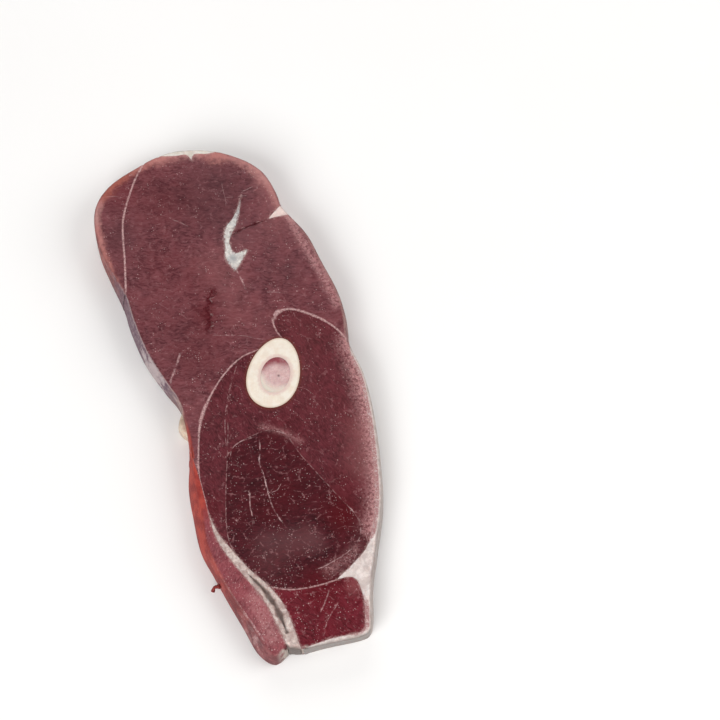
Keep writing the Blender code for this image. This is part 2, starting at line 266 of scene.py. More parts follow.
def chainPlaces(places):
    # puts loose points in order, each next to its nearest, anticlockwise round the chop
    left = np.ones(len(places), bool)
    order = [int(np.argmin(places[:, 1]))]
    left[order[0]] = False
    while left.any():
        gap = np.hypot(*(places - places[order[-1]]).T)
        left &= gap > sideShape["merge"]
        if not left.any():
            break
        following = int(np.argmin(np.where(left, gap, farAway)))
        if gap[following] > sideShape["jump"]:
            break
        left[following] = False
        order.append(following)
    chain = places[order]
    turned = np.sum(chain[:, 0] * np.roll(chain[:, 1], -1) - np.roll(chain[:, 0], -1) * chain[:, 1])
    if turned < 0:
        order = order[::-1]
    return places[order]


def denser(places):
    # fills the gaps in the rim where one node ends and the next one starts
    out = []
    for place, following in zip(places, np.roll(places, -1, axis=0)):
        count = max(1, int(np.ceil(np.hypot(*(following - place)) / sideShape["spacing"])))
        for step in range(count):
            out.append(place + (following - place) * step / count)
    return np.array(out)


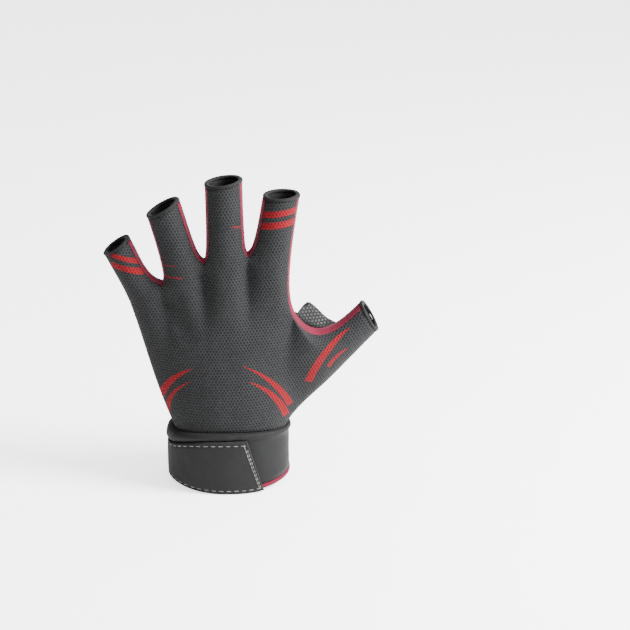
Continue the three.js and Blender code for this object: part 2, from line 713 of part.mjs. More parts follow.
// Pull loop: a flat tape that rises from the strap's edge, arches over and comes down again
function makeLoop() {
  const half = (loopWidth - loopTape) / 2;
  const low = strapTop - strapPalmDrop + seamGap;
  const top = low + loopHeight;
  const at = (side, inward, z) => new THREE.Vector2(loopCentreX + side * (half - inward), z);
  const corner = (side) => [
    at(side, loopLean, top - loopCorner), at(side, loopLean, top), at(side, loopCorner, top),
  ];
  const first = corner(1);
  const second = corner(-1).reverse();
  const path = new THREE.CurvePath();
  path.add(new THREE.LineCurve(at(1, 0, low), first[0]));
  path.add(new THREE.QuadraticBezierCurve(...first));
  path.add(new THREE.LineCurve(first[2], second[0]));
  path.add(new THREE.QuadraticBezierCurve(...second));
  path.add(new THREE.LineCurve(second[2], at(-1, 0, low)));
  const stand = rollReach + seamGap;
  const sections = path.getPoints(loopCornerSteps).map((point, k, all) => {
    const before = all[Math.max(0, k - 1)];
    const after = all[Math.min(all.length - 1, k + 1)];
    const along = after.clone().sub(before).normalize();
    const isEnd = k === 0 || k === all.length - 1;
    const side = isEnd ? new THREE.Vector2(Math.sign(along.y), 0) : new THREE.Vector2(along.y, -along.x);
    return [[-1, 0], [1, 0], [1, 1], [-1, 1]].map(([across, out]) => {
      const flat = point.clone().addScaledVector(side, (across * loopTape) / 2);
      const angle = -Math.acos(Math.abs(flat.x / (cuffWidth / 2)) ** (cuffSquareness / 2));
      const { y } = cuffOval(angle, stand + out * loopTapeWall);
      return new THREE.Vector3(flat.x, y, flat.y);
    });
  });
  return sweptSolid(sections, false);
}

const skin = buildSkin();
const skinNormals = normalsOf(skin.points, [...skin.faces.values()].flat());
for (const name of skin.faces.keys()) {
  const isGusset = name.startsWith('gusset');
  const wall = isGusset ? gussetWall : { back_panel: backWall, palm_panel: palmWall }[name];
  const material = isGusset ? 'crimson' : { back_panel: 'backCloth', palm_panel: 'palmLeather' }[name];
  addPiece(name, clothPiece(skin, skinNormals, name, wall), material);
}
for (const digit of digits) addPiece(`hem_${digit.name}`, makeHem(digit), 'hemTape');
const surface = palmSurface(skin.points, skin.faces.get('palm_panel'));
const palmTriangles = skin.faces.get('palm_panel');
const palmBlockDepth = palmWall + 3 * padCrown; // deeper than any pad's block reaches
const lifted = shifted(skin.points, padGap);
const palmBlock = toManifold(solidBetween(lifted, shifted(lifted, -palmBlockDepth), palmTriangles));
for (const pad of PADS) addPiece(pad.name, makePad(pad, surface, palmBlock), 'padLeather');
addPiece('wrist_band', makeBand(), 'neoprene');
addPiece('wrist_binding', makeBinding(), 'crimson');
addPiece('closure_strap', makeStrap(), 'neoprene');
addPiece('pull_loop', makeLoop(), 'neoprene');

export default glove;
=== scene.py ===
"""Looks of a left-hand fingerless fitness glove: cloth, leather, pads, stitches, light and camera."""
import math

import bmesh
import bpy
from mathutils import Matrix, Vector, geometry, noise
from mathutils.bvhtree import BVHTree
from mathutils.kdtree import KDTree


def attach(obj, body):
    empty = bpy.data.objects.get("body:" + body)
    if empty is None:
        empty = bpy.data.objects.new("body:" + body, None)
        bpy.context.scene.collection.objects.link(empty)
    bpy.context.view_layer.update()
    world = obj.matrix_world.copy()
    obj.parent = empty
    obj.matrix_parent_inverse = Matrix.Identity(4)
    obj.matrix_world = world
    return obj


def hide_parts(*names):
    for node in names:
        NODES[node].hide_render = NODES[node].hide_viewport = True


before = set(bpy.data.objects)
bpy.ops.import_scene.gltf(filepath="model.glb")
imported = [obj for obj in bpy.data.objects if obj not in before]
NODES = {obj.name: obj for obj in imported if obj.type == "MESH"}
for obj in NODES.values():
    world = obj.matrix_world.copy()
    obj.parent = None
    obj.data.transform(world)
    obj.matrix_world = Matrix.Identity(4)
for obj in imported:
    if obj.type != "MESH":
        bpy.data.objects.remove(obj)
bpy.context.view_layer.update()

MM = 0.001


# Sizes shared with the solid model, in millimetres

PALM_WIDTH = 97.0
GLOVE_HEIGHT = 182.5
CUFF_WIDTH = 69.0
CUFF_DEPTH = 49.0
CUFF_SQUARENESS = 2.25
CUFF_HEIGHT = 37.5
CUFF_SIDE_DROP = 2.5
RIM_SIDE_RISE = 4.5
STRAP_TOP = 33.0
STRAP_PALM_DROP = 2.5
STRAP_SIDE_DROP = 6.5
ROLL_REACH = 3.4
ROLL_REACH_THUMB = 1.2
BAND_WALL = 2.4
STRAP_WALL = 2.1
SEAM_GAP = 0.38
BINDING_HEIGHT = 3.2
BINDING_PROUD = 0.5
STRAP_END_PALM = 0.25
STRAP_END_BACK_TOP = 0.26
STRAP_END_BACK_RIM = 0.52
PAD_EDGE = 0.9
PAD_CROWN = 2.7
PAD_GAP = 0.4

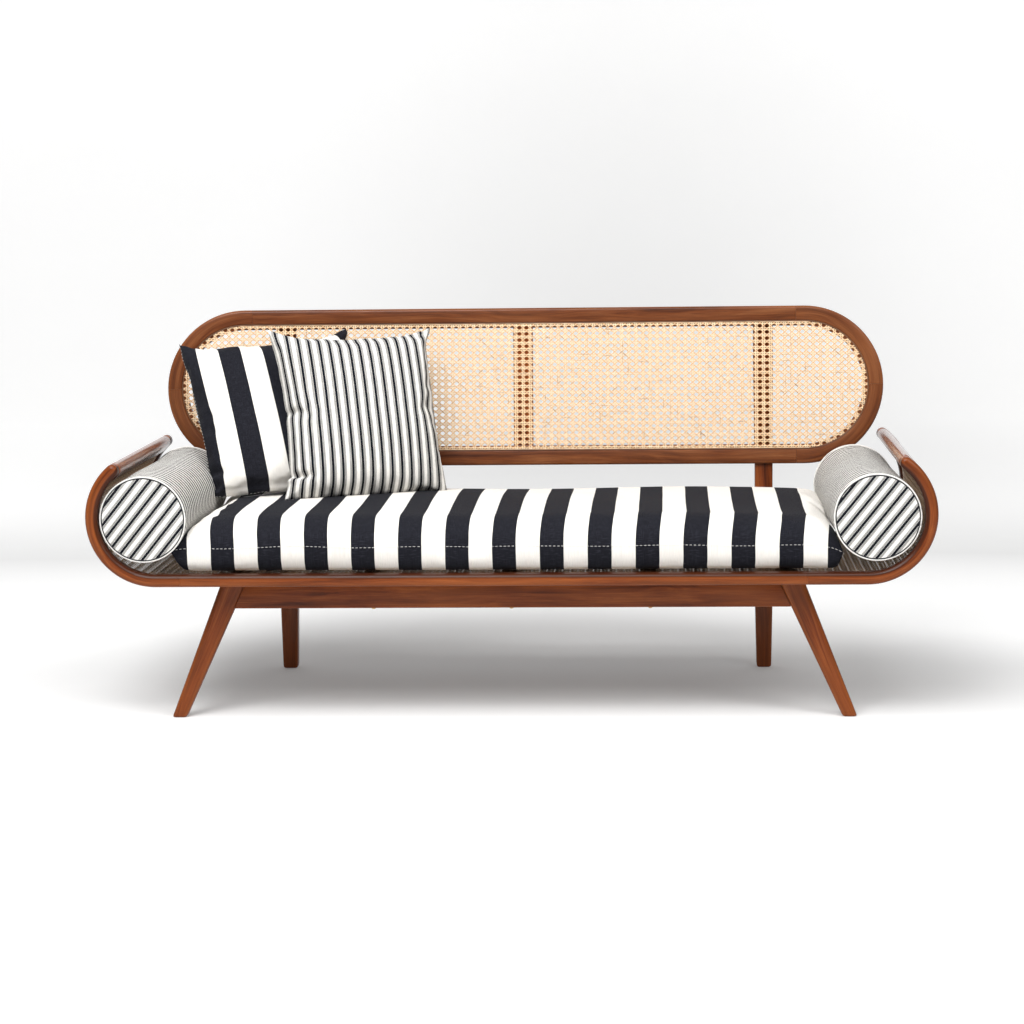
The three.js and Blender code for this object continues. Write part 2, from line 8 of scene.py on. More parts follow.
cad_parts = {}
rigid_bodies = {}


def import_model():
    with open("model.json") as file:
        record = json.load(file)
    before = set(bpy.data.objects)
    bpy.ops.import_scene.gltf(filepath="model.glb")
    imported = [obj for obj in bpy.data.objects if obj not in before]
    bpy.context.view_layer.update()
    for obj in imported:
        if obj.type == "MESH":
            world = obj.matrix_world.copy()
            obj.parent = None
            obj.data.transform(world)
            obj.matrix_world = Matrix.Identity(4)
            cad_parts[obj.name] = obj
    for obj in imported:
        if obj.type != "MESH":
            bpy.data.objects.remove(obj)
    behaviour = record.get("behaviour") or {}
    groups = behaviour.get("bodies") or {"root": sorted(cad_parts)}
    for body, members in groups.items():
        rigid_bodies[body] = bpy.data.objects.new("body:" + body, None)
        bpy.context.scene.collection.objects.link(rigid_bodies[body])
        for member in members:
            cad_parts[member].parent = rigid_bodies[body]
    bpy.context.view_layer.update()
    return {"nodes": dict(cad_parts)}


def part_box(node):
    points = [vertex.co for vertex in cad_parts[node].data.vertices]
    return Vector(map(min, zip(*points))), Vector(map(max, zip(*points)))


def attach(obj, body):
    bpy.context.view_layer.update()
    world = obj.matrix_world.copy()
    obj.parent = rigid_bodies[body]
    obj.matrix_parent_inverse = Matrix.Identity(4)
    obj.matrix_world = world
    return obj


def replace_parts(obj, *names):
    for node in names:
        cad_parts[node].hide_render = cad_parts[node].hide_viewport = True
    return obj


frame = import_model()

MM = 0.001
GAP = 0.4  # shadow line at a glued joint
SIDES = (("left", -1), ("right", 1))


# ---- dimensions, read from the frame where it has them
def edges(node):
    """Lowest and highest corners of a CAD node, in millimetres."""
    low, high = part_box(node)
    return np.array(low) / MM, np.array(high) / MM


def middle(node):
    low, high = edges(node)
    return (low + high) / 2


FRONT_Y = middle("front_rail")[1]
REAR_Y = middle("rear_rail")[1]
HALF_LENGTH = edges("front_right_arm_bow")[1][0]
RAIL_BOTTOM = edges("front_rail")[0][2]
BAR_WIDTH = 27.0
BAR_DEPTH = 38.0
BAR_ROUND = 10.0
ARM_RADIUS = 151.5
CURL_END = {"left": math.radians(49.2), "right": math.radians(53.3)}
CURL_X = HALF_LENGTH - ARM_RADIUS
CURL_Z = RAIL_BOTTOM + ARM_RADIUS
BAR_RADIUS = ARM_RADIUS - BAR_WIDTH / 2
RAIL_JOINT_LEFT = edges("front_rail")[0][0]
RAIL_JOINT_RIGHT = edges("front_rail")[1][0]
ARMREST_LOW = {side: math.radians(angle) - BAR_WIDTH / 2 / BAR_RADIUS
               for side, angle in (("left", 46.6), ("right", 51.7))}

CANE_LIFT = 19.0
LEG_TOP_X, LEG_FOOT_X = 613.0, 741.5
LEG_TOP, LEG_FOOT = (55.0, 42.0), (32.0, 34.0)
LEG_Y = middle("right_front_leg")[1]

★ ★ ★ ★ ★

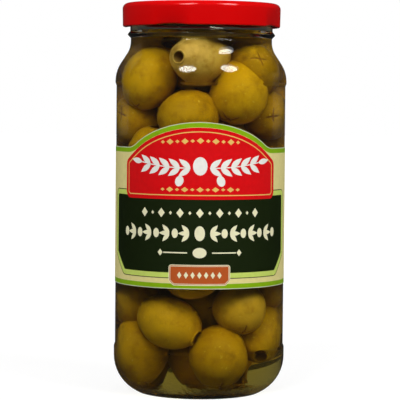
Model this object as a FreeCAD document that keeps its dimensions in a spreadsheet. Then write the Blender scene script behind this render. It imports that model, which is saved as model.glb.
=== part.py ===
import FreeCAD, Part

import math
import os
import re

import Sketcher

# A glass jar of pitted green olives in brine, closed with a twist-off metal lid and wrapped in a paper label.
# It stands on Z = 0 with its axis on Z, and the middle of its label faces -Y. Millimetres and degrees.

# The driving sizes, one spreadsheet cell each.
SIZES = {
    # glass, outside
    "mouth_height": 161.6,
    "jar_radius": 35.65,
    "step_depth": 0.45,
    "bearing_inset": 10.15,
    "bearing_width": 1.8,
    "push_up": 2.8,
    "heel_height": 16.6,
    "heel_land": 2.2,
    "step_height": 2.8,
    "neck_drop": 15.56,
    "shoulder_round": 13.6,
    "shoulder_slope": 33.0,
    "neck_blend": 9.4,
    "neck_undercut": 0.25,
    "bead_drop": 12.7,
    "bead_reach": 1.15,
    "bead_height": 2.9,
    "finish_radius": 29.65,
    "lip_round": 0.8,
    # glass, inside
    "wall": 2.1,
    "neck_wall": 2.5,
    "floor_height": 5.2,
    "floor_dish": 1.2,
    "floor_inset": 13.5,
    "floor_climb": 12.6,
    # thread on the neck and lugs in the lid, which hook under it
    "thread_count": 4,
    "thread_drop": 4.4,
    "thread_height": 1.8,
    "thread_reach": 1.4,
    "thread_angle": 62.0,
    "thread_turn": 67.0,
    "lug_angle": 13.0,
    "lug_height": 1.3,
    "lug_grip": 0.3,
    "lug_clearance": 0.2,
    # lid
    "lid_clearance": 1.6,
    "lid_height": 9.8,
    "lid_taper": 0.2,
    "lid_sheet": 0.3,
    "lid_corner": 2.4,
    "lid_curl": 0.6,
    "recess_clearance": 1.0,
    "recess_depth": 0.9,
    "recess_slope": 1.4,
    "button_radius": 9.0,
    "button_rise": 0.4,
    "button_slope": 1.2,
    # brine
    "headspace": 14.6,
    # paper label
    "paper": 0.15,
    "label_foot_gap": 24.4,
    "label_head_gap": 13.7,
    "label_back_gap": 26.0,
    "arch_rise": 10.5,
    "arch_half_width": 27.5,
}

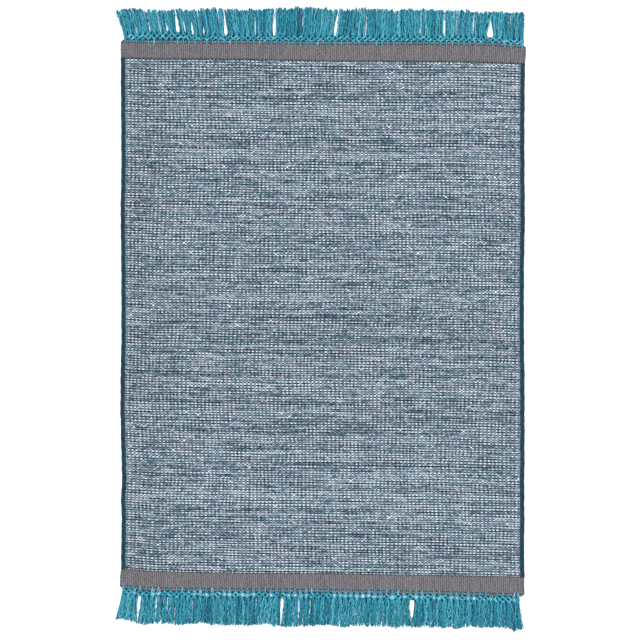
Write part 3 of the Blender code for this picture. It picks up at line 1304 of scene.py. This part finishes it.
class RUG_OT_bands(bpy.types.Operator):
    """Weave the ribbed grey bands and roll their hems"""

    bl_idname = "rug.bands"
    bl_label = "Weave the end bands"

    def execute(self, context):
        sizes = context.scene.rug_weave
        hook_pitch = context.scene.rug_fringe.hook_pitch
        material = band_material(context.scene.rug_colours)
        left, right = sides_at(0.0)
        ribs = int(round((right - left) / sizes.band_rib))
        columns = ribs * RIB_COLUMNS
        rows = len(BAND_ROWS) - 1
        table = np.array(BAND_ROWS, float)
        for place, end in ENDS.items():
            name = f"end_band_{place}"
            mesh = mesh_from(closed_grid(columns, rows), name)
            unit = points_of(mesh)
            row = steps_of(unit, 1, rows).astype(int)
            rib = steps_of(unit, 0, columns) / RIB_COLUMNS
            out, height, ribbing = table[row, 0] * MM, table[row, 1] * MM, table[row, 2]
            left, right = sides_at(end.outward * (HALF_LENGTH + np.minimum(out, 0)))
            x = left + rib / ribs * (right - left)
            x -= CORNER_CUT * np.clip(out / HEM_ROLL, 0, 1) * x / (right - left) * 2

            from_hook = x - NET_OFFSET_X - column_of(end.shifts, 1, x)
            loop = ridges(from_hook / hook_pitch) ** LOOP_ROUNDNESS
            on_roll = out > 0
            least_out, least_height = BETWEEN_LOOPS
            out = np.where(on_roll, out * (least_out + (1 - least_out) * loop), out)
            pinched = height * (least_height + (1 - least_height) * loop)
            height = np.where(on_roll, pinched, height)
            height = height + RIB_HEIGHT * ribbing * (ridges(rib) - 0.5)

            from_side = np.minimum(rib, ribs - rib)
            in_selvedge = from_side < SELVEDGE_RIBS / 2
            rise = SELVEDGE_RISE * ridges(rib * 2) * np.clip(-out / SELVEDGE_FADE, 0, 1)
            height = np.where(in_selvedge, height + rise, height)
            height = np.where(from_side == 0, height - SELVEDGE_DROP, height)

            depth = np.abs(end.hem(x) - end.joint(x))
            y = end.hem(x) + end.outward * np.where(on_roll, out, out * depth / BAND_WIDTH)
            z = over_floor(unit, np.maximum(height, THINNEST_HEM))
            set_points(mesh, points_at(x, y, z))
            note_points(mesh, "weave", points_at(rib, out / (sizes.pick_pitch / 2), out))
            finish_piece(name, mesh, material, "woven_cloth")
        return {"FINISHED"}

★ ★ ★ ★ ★

WHAT YOU HAVE TO DO:
In the listing above, locate the line containing "Model this object" and the line containing "# It stands". Extract those two lines and every line between them, exactly as written, and only those.

FINAL RESULT:
Model this object as a FreeCAD document that keeps its dimensions in a spreadsheet. Then write the Blender scene script behind this render. It imports that model, which is saved as model.glb.
=== part.py ===
import FreeCAD, Part

import math
import os
import re

import Sketcher

# A glass jar of pitted green olives in brine, closed with a twist-off metal lid and wrapped in a paper label.
# It stands on Z = 0 with its axis on Z, and the middle of its label faces -Y. Millimetres and degrees.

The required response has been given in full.